Nathan Kleczewski, Extension Specialist – Plant Pathology; nkleczew@udel.edu; @Delmarplantdoc

Pythium is a common pathogen we encounter in corn fields throughout Delaware. The pathogen colonizes roots, causing decay of feeder roots. This decay reduces water and nutrient uptake by the seedling and can cause seedling death. Many times seedlings will grow out of initial infections, and no subsequent impacts are noted. However, on occasion the root decay is so severe that seedlings die before emergence or soon after emergence. One way to determine if Pythium may be involved in an emergence or stand issue is to dig out a few affected plants. If the roots are brown and slough off easily in-between your fingers, Pythium may be the culprit. Confirmation can be carried out for you by submitting a sample of the affected root system to the UD Plant Diagnostic Clinic.

As with most seedling diseases, any environmental factor that reduces emergence will favor Pythium development.
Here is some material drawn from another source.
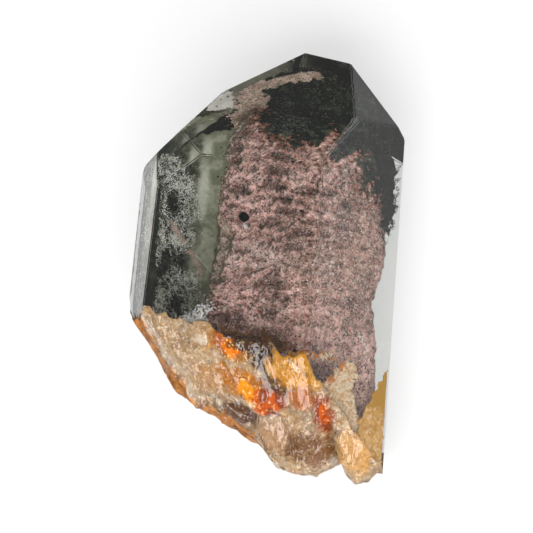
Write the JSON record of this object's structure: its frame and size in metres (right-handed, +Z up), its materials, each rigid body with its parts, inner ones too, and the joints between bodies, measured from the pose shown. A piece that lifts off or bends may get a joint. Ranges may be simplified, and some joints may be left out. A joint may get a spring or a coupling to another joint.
{
  "type": "garden quartz crystal",
  "caption": "Clear quartz point with a pyramid tip and a broken stained base, lying on a prism face, with a pink mineral garden and dark chlorite sealed inside.",
  "frame": {"origin": "centre of the bounding box's bottom, on the surface the crystal lies on", "axes": "+Y along the crystal's long axis toward the tip, +Z up, out of the front prism face, +X to the picture's right"},
  "size_m": [0.0368, 0.0598, 0.0215],
  "materials": {
    "quartz": "clear, glossy faces; broken base stained cream, amber and rust",
    "garden": "fine granular, dull",
    "chlorite": "mossy, dull"
  },
  "bodies": {
    "root": {"quartz_front": "quartz", "quartz_back": "quartz", "garden": "garden", "chlorite_bed": "chlorite"}
  },
  "joints": []
}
Most important is the amount of free water in the soil. Pythium thrives in water soaked conditions, as this allows the fungus to grow and produce specialized motile spores, as well as causes stress to the plant, weakening it and allowing for colonization of the pathogen with limited interference. There are numerous species of Pythium that can attack seedling roots, and all of them have different temperature optima. For this reason, water is the key factor impacting Pythium development on corn. Seed treatments containing metalaxyl, mefanoxam, or ethaboxam may provide some benefit in fields that tend to hold water. However, seed treatments will not protect flooded plants nor will they provide protection for more than 2 weeks. Planting into warm, well drained soils that favor rapid emergence is the best way to minimize Pythium issues in your corn.


Figure 1. Corn seedlings showing characteristic symptoms of Pythium infection.